Core–shell structured WS2@Ni-Co-S composite and activated carbon derived from rose flowers as high-efficiency hybrid supercapacitor electrodes

Abstract

Developing highly efficient nanomaterials for energy storage in hybrid supercapacitors is important, but remains challenging. Herein, a MOFs-encapsulated-polyoxometalate (POM)-template strategy followed vulcanization was employed for preparing core-shell structure WS2@Ni-Co-S-X electrode materials. Effect of Ni and Co mass ratio on the morphology and electrochemical properties of the resulted composites were systematically studied. The core-shell structure exposed more active sites for fast Faradaic reactions and ensured the high utilization of electrode materials. Meanwhile, the synergistic effect between the two components effectively improved the electrochemical performance of the composite. It was found that the obtained battery-type WS2@Ni-Co-S-1 electrode material had a high specific capacitance of 1920.3 F·g−1 at 1 A·g−1 and a good rate performance with a specific capacitance retension of 72.84 % at 10 A·g−1 as well as an excellent cycle stability with only 6.25 % decrease of specific capacitance after 20,000 cycles.
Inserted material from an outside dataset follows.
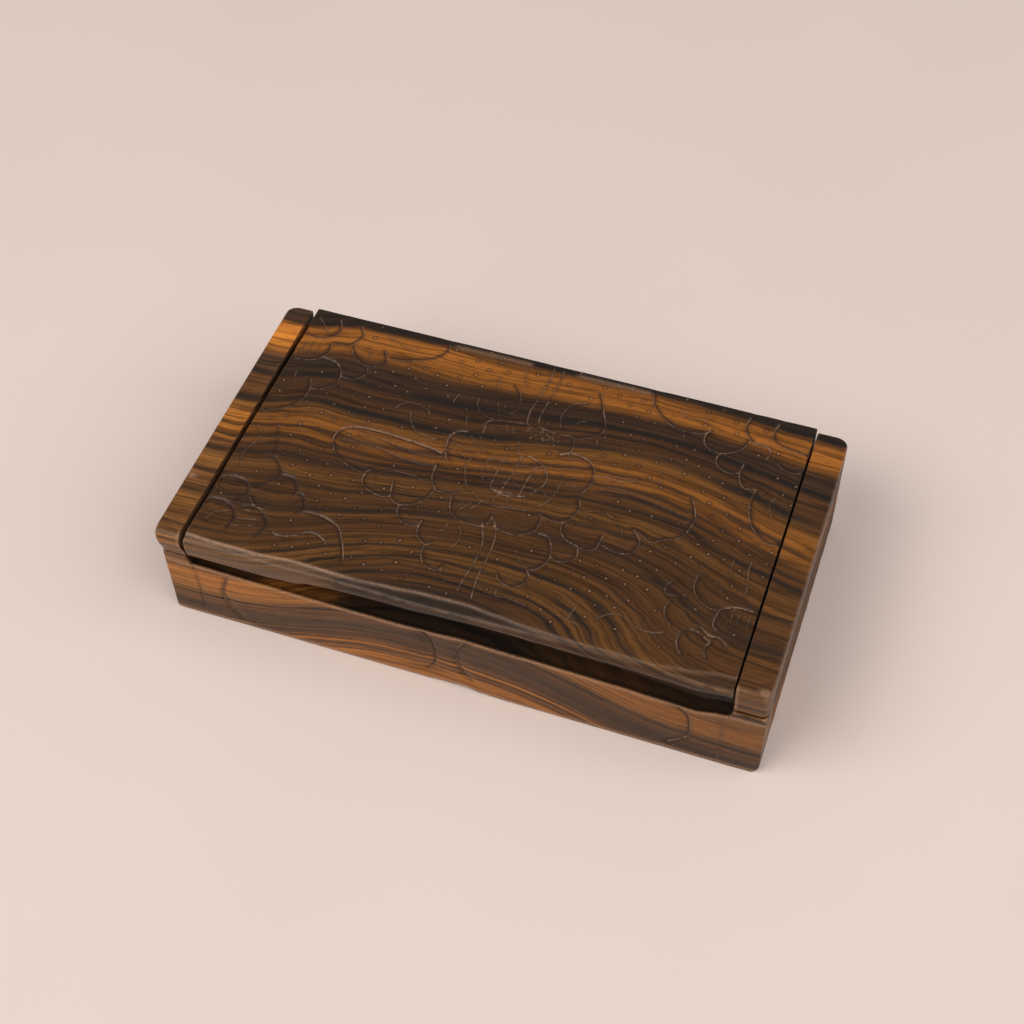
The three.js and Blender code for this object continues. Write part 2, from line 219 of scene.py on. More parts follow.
UPPER_LEAVES = [
    ("knife", "L", 74.8, 80, 75, 77.5, 77, 74.8, 80, 73.5, 82.5, 73.3),
    ("knife", "R", 84, 89, 86.5, 86, 87.7, 82, 87.6, 79.5, 86, 77),
    ("knife", "-", 81, 80, 82.3, 77), ("knife", "-", 78, 91, 78.5, 88, 79, 85),
    ("knife", "-", 68, 80, 67.3, 77, 67.5, 75.5), ("knife", "-", 85, 97, 86, 93, 87.5, 90),
    ("knife", "L", 108, 89, 105, 87.8, 103, 85.5, 102, 81.5, 102.5, 78.5, 103.5, 76.5),
    ("gouge", "R", 111, 94, 112.5, 91, 114, 87, 116.3, 81.5, 115.5, 78, 113.5, 75.7, 110, 74.2,
     108, 73.8),
    ("knife", "-", 107, 78, 108, 80.5, 110, 81.5), ("knife", "-", 117, 78, 119, 74.8),
    ("knife", "-", 115.5, 75.5, 116.5, 72),
    ("knife", "-", 50.5, 64, 50.8, 68, 53, 71, 58, 71.5, 61, 70),
    ("knife", "-", 56, 68, 57, 65, 59.5, 61.5, 62, 60.3, 68, 59.5),
    ("knife", "-", 60.5, 72, 62, 68.5), ("knife", "-", 137.5, 69, 138.8, 67, 139, 65),
]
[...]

Biomass carbon with layered porous structure was prepared by activating rose with a convenient salt sealing technology, which also showed good electrochemical performance. Using this carbon as the negative electrode and WS2@Ni-Co-S-1 as the positive electrode, the assembled hybrid supercapacitor device achieved a high potential window of 1.7 V and a relatively high energy density, and could also light a small red bulb for a few seconds. This indicates that the device has broad application prospects in high-performance energy storage.